Set exercise
Using the listing below, copy exactly the lines from the one containing "slightly domed end" to the one containing "obj.parent = None", both lines included, and no others.

Available data

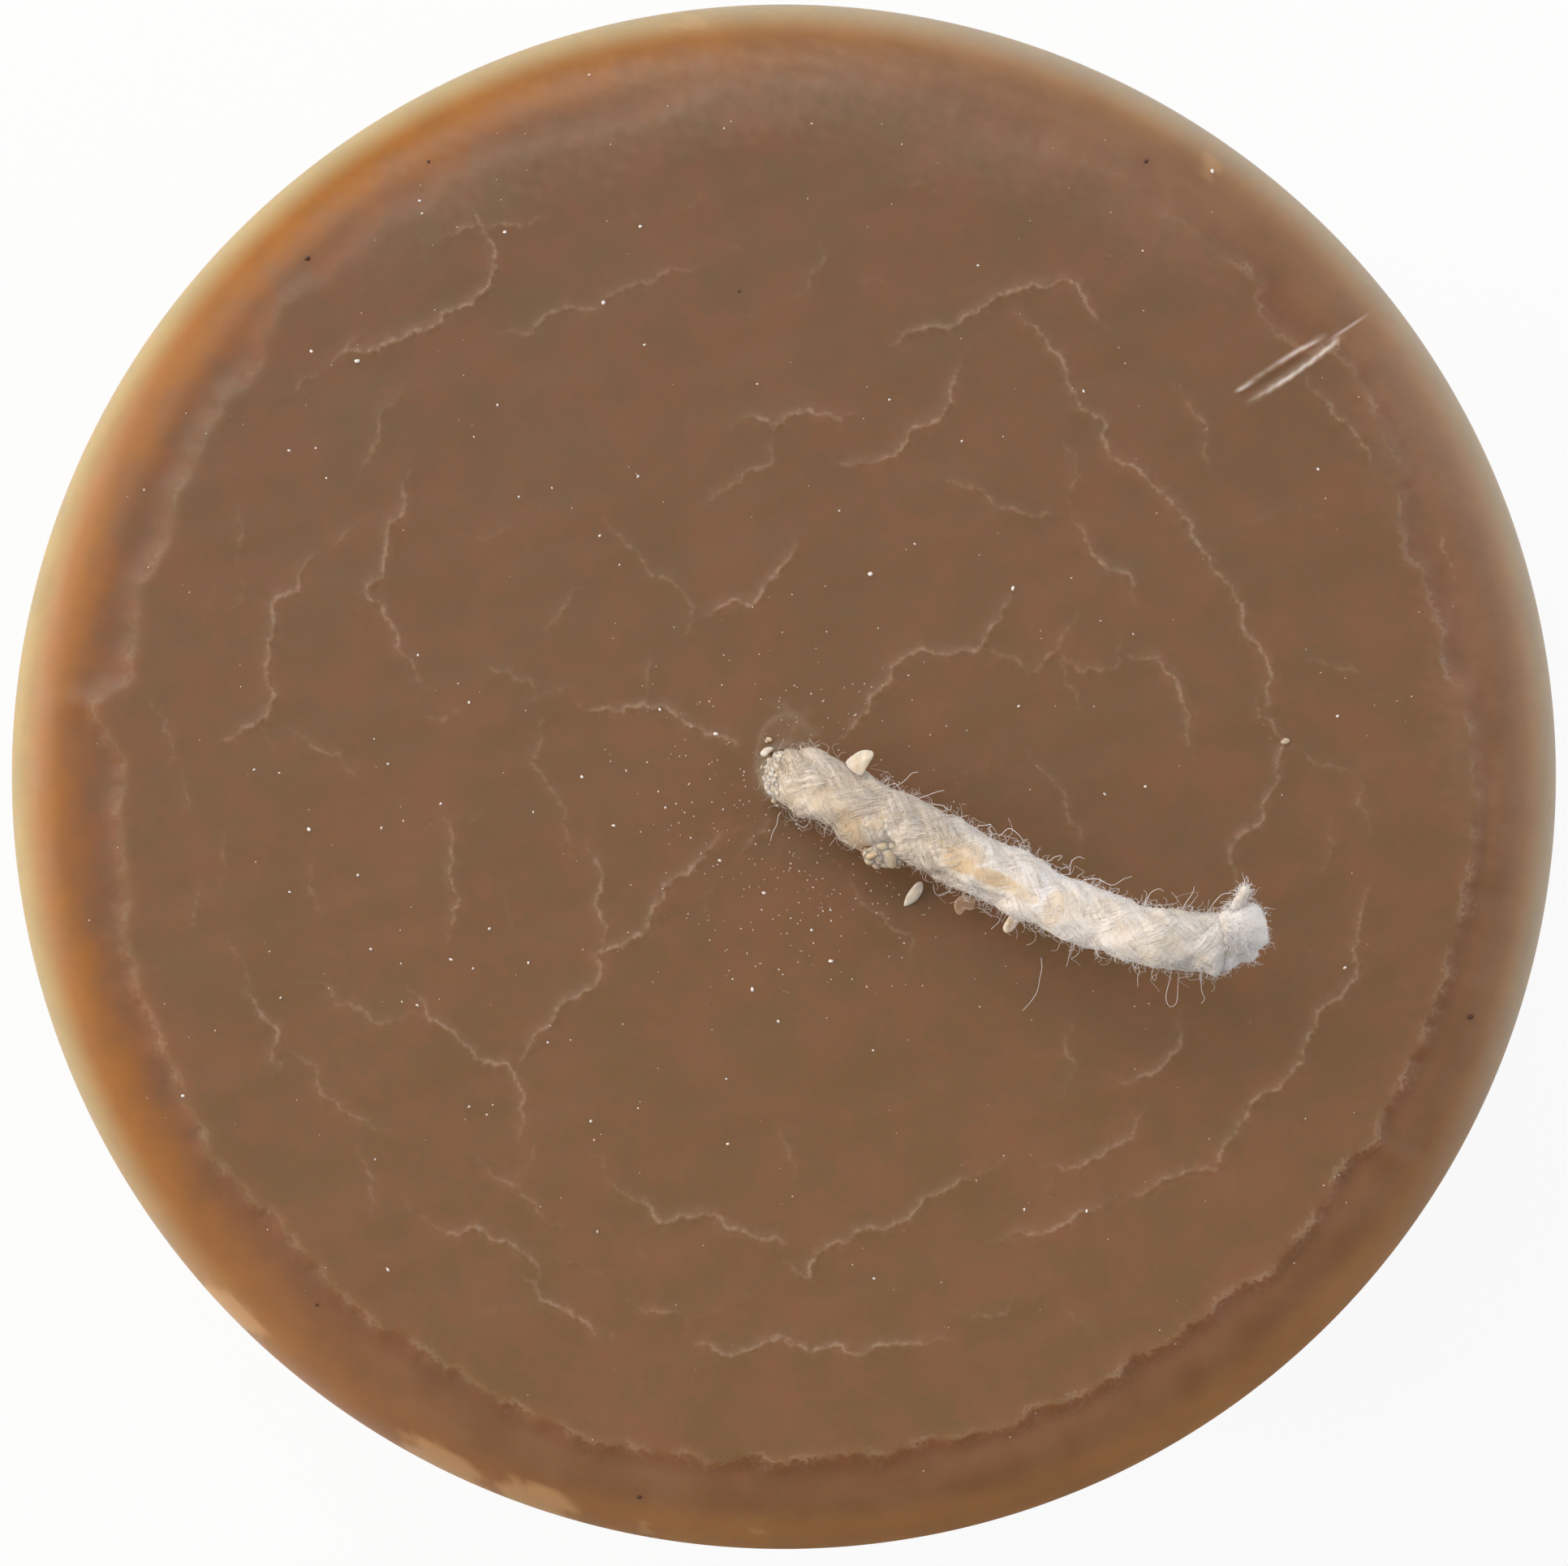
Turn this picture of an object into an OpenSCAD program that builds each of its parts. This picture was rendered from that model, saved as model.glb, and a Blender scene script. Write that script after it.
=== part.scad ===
// A poured wax pillar candle with a second pour on its top and a braided cotton wick.
// The wick runs up through the wax from the base and lies over to one side at the top.
// Origin at the centre of the base, +Z up the pillar, millimetres.

/* [Wax pillar] */
// Diameter of the pillar
body_d = 70; // [50:1:100]
// Height from the base to the top of the second pour
body_h = 100; // [60:1:200]
// Radius of the soft shoulder round the top
shoulder_r = 3.5; // [1:0.25:4]
// Radius of the small round at the foot
foot_r = 1; // [0.5:0.1:3]

/* [Second pour] */
// Thickness of the second pour above the bare rim
pour_t = 0.25; // [0.1:0.05:0.6]
// Width of the rim that the second pour leaves bare, at its narrowest
rim_w = 3.6; // [3:0.1:8]
// Depth of the small notches along the ragged edge
ragged_t = 0.22; // [0:0.02:0.5]
// Points round the ragged edge
edge_points = 180; // [90:10:240]

/* [Wick] */
// Diameter of the wick
wick_d = 2.7; // [1.5:0.1:4]
// Free play between the wick and the wax cast round it, on the radius
wick_seat_gap = 0.02; // [0.01:0.01:0.05]
// Length of cord in which one strand goes once round the wick
braid_lay = 10; // [6:0.5:14]
// Depth of the grooves between the strands
braid_depth = 0.34; // [0.1:0.02:0.5]
// How far the cut end fans out, as a share of the wick's radius
fray_flare = 0.12; // [0:0.02:0.3]
// Height that the wax creeps up round the wick
meniscus_h = 0.5; // [0.2:0.1:1]

/* [Knife scratch] */
// Length of the scratch
scratch_l = 5.6; // [3:0.2:7]
// Width of the scratch at its broad end
scratch_w = 0.7; // [0.4:0.05:1.2]
// Depth of the scratch at its broad end
scratch_t = 0.2; // [0.1:0.05:0.5]

/* [Hidden] */
wax_colour = "#7f5d46";
cotton_colour = "#e8dfd3";
over = 1;

body_r = body_d / 2;
rim_z = body_h - pour_t;
flat_r = body_r - shoulder_r;

// Extra width of the bare rim every 15 degrees, counted counter-clockwise from +X
rim_extra = [0.4, 1.3, 0.4, 0.9, 0.6, 0.6, 0.3, 1.3, 0.8, 0.7, 1.3, 1.5,
    1.2, 1.1, 0.8, 1.0, 0.9, 0.5, 0.7, 0.7, 0.7, 0.5, 0.5, 0.4];
rim_step = 360 / len(rim_extra);
// How many notches go round the edge in each set, with how deep each set is
notch_sets = [[13, 0.55], [23, 0.45], [37, 0.5], [61, 0.35]];
notch_turn = 0.17;
// The second pour stops at least this far inside the place where the shoulder starts
edge_clear = 0.1;

wick_r = wick_d / 2;
bore_r = wick_r + wick_seat_gap;
wick_sides = 32;
strands_each_way = 4;
strand_lift = 0.45;
// The wax that creeps up the wick has a hollow flank of this radius
flank_r = 1.25 * meniscus_h;

// The wick's centre line above the wax, as x, y and height over the top of the second pour.
// The first points stand straight up, clear of the wax that creeps up round the wick.
lean_points = [[0, 0, 0], [0, 0, 0.3], [0, 0, 0.6], [0, 0, 0.9], [0.4, -0.08, 1.7], [1.35, -0.32, 2.4],
    [2.78, -0.95, 2.95], [5.72, -2.42, 3.6], [8.57, -3.84, 4.55], [11.38, -5.18, 5.8], [14.2, -6.32, 7.0],
    [17.0, -7.0, 8.15], [19.5, -6.95, 9.05], [20.2, -6.8, 9.3]];
steps_per_span = 8;
// Distance over which the braid begins to show as the wick leaves the wax
braid_start = 2;
// The frayed end opens over this length, in wick radii
fray_l = 1.6;
// The blunt end is an outer and an inner ring: share of the wick's radius, mean reach, unevenness
end_outer = [0.86, 0.42, 0.22];
end_inner = [0.45, 0.5, 0.2];
// The loose yarn that has sprung up out of the cut end: its own centre line and its radius
yarn_points = [[18.75, -6.6, 9.2], [19.35, -5.7, 10.15], [19.9, -4.7, 10.9]];
yarn_r = 0.4;
yarn_sides = 8;
yarn_steps = 4;
yarn_taper = 0.25;
yarn_dome = 0.4;

// Where the scratch starts, as x and y from the axis, and its direction
scratch_at = [20.5, 17.0];
scratch_turn = 32.5;
scratch_tip_share = 0.3;
scratch_r = (scratch_w * scratch_w / 4 + scratch_t * scratch_t) / (2 * scratch_t);

function len_of(v) = sqrt(v * v);
function unit(v) = v / max(len_of(v), 0.000001);
function blend(a, b, t) = a + (b - a) * t;
function ease(t) = t < 0 ? 0 : t > 1 ? 1 : t * t * (3 - 2 * t);
function wave(x) = sin(360 * x);

// Extra rim width at any angle: eased between the values on either side
function extra_at(a) =
    let (k = floor(a / rim_step), t = a / rim_step - k, n = len(rim_extra))
    blend(rim_extra[k % n], rim_extra[(k + 1) % n], ease(t));

// Ragged edge: the mean line plus sets of notches, none of which reaches past the flat
function edge_r(a) =
    let (jag = [for (s = notch_sets) s[1] * wave(s[0] * a / 360 + notch_turn * s[0])])
    min(flat_r - edge_clear, body_r - rim_w - extra_at(a) + ragged_t * (jag * [1, 1, 1, 1]));

function edge_outline() =
    [for (i = [0 : edge_points - 1]) let (a = 360 * i / edge_points) edge_r(a) * [cos(a), sin(a)]];

// A smooth curve through points p, from point k to k + 1 at share t
function curve_at(p, k, t) =
    let (
        a = p[max(k - 1, 0)], b = p[k],
        c = p[k + 1], d = p[min(k + 2, len(p) - 1)]
    )
    0.5 * (2 * b + (c - a) * t + (2 * a - 5 * b + 4 * c - d) * t * t
        + (3 * b - a - 3 * c + d) * t * t * t);

function curve(p, steps) = concat(
    [for (k = [0 : len(p) - 2], i = [0 : steps - 1]) curve_at(p, k, i / steps)],
    [p[len(p) - 1]]);

function tangents(p) =
    [for (i = [0 : len(p) - 1]) unit(p[min(i + 1, len(p) - 1)] - p[max(i - 1, 0)])];

// Distance along the curve to each of its points
function run(p, i = 0, so_far = 0, out = []) =
    i == len(p) ? out
    : let (now = i == 0 ? 0 : so_far + len_of(p[i] - p[i - 1])) run(p, i + 1, now, concat(out, [now]));

// A side direction carried along the curve without twist
function sides(t, i = 0, out = []) =
    i == len(t) ? out
    : let (last = i == 0 ? [0, 1, 0] : out[i - 1], flat = last - (last * t[i]) * t[i])
        sides(t, i + 1, concat(out, [unit(flat)]));

// Braid relief at angle a and distance s: 1 on the crown of a strand, 0 in the deepest groove.
// Two families of strands wind opposite ways, and each passes over one and under one.
function round_top(x) = sqrt(max(0, 1 - 4 * pow(x - round(x), 2)));
function braid(a, s) =
    let (
        u = strands_each_way * (a / 360 + s / braid_lay),
        v = strands_each_way * (a / 360 - s / braid_lay),
        over_u = strand_lift * cos(180 * (v - round(u))),
        over_v = -strand_lift * cos(180 * (u - round(v)))
    )
    max(0, max(round_top(u) + over_u, round_top(v) + over_v)) / (1 + strand_lift);

// Uneven cut of the frayed end, from -1 to 1 round the wick
function cut(a) = 0.6 * sin(3 * a + 40) + 0.4 * sin(7 * a + 100);

// Faces of a closed tube whose points come ring by ring, with one end point before and one after
function tube_faces(rings, n) =
    let (last = rings * n + 1)
    concat(
        [for (i = [0 : n - 1]) [0, 1 + i, 1 + (i + 1) % n]],
        [for (r = [0 : rings - 2], i = [0 : n - 1])
            let (a = 1 + r * n + i, b = 1 + r * n + (i + 1) % n) each [[a, a + n, b], [b, a + n, b + n]]],
        [for (i = [0 : n - 1]) [last, last - n + (i + 1) % n, last - n + i]]
    );

// One ring of points round p, with radii r(i) given as a list
function ring(p, t, side, radii) =
    let (up = cross(t, side), n = len(radii))
    [for (i = [0 : n - 1]) let (a = 360 * i / n) p + radii[i] * (cos(a) * side + sin(a) * up)];

module wax_profile() {
    difference() {
        union() {
            translate([0, foot_r]) square([body_r, rim_z - foot_r - shoulder_r]);
            square([body_r - foot_r, foot_r + over]);
            translate([body_r - foot_r, foot_r]) circle(foot_r, $fn = 64);
            translate([0, rim_z - shoulder_r - over]) square([flat_r, shoulder_r + over]);
            translate([flat_r, rim_z - shoulder_r]) circle(shoulder_r, $fn = 96);
        }
        translate([-body_d, -over]) square([body_d, body_h + 2 * over]);
    }
}

// Wax drawn up round the wick: a ring with a hollow, quarter-round flank
module meniscus() {
    translate([0, 0, body_h]) rotate_extrude($fn = 96) difference() {
        translate([0, -pour_t / 2]) square([bore_r + meniscus_h, meniscus_h + pour_t / 2]);
        translate([bore_r + flank_r, flank_r]) circle(flank_r, $fn = 64);
    }
}

module second_pour() {
    translate([0, 0, rim_z - pour_t]) linear_extrude(2 * pour_t) polygon(edge_outline());
}

module knife_scratch() {
    lift = scratch_r - scratch_t;
    tip_r = scratch_r * scratch_tip_share;
    translate([scratch_at[0], scratch_at[1], body_h + lift]) rotate([0, 0, scratch_turn]) {
        sphere(scratch_r, $fn = 48);
        rotate([0, 90 + atan((lift + pour_t) / scratch_l), 0])
            cylinder(scratch_l, scratch_r, tip_r, $fn = 48);
    }
}

module wax_body() {
    color(wax_colour) difference() {
        union() {
            rotate_extrude($fn = 180) wax_profile();
            second_pour();
            meniscus();
        }
        translate([0, 0, -over]) cylinder(body_h + meniscus_h + 2 * over, bore_r, bore_r, $fn = 96);
        knife_scratch();
    }
}

// A ring past the end of the path whose points reach out unevenly
function end_ring(p, t, side, shape, shift) =
    let (round_it = ring(p, t, side, [for (i = [0 : wick_sides - 1]) wick_r * shape[0]]))
    [for (i = [0 : wick_sides - 1])
        round_it[i] + t * (shape[1] + shape[2] * cut(360 * i / wick_sides + shift))];

module braided_cord() {
    path = [for (p = curve(lean_points, steps_per_span)) p + [0, 0, body_h]];
    t = tangents(path);
    side = sides(t);
    s = run(path);
    last = len(path) - 1;
    rings = [for (k = [0 : last])
        let (
            shown = ease(s[k] / braid_start),
            fray = ease(1 - (s[last] - s[k]) / (fray_l * wick_r)),
            out_r = wick_r * (1 + fray_flare * fray)
        )
        ring(path[k], t[k], side[k], [for (i = [0 : wick_sides - 1])
            out_r - braid_depth * shown * (1 - braid(360 * i / wick_sides, s[k]))])];
    foot_ring = ring([0, 0, 0], [0, 0, 1], [0, 1, 0], [for (i = [0 : wick_sides - 1]) wick_r]);
    outer = end_ring(path[last], t[last], side[last], end_outer, 0);
    inner = end_ring(path[last], t[last], side[last], end_inner, 180);
    all_rings = concat([foot_ring], rings, [outer, inner]);
    points = concat([[0, 0, 0]], [for (r = all_rings) each r], [path[last] + t[last] * end_outer[1]]);
    polyhedron(points, tube_faces(len(all_rings), wick_sides), convexity = 6);
}

// A plain tapering yarn along its own points, with a slightly domed end
module loose_yarn(points, r) {
    path = [for (p = curve(points, yarn_steps)) p + [0, 0, body_h]];
    t = tangents(path);
    side = sides(t);
    last = len(path) - 1;
    rings = [for (k = [0 : last])
        ring(path[k], t[k], side[k], [for (i = [0 : yarn_sides - 1]) r * (1 - yarn_taper * k / last)])];
    all_points = concat([path[0]], [for (q = rings) each q], [path[last] + t[last] * r * yarn_dome]);
    polyhedron(all_points, tube_faces(len(rings), yarn_sides), convexity = 4);
}

module wick() {
    color(cotton_colour) union() {
        braided_cord();
        loose_yarn(yarn_points, yarn_r);
    }
}

wax_body();
wick();
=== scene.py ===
# %% [markdown]
# # A poured wax pillar candle with a braided cotton wick
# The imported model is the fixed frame. It already says how large the candle is, where its base
# stands and where the wick runs. This lesson only gives the two pieces the surface of real wax
# and real cotton, and a soft light that shows them. Lengths are worked out in millimetres,
# because that is how a maker thinks of them, and turned to metres when a mesh is filled.

import math

import bpy
import numpy as np
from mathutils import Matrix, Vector
from mathutils.geometry import delaunay_2d_cdt


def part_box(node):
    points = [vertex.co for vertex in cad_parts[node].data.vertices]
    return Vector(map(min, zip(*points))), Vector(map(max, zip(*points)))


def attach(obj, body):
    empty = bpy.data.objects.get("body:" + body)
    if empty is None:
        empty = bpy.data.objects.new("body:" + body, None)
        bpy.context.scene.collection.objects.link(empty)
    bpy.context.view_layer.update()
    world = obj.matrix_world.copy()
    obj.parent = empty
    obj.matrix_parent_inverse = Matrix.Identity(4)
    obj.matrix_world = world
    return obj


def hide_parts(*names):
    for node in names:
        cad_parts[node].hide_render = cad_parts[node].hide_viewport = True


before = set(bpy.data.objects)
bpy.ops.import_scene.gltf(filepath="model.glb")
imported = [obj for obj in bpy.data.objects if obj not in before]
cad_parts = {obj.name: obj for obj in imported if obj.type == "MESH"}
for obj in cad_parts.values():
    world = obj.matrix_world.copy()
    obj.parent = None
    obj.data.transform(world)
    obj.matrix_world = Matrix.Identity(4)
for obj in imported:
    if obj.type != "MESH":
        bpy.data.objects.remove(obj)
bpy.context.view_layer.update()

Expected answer
// A plain tapering yarn along its own points, with a slightly domed end
module loose_yarn(points, r) {
    path = [for (p = curve(points, yarn_steps)) p + [0, 0, body_h]];
    t = tangents(path);
    side = sides(t);
    last = len(path) - 1;
    rings = [for (k = [0 : last])
        ring(path[k], t[k], side[k], [for (i = [0 : yarn_sides - 1]) r * (1 - yarn_taper * k / last)])];
    all_points = concat([path[0]], [for (q = rings) each q], [path[last] + t[last] * r * yarn_dome]);
    polyhedron(all_points, tube_faces(len(rings), yarn_sides), convexity = 4);
}

module wick() {
    color(cotton_colour) union() {
        braided_cord();
        loose_yarn(yarn_points, yarn_r);
    }
}

wax_body();
wick();
=== scene.py ===
# %% [markdown]
# # A poured wax pillar candle with a braided cotton wick
# The imported model is the fixed frame. It already says how large the candle is, where its base
# stands and where the wick runs. This lesson only gives the two pieces the surface of real wax
# and real cotton, and a soft light that shows them. Lengths are worked out in millimetres,
# because that is how a maker thinks of them, and turned to metres when a mesh is filled.

import math

import bpy
import numpy as np
from mathutils import Matrix, Vector
from mathutils.geometry import delaunay_2d_cdt


def part_box(node):
    points = [vertex.co for vertex in cad_parts[node].data.vertices]
    return Vector(map(min, zip(*points))), Vector(map(max, zip(*points)))


def attach(obj, body):
    empty = bpy.data.objects.get("body:" + body)
    if empty is None:
        empty = bpy.data.objects.new("body:" + body, None)
        bpy.context.scene.collection.objects.link(empty)
    bpy.context.view_layer.update()
    world = obj.matrix_world.copy()
    obj.parent = empty
    obj.matrix_parent_inverse = Matrix.Identity(4)
    obj.matrix_world = world
    return obj


def hide_parts(*names):
    for node in names:
        cad_parts[node].hide_render = cad_parts[node].hide_viewport = True


before = set(bpy.data.objects)
bpy.ops.import_scene.gltf(filepath="model.glb")
imported = [obj for obj in bpy.data.objects if obj not in before]
cad_parts = {obj.name: obj for obj in imported if obj.type == "MESH"}
for obj in cad_parts.values():
    world = obj.matrix_world.copy()
    obj.parent = None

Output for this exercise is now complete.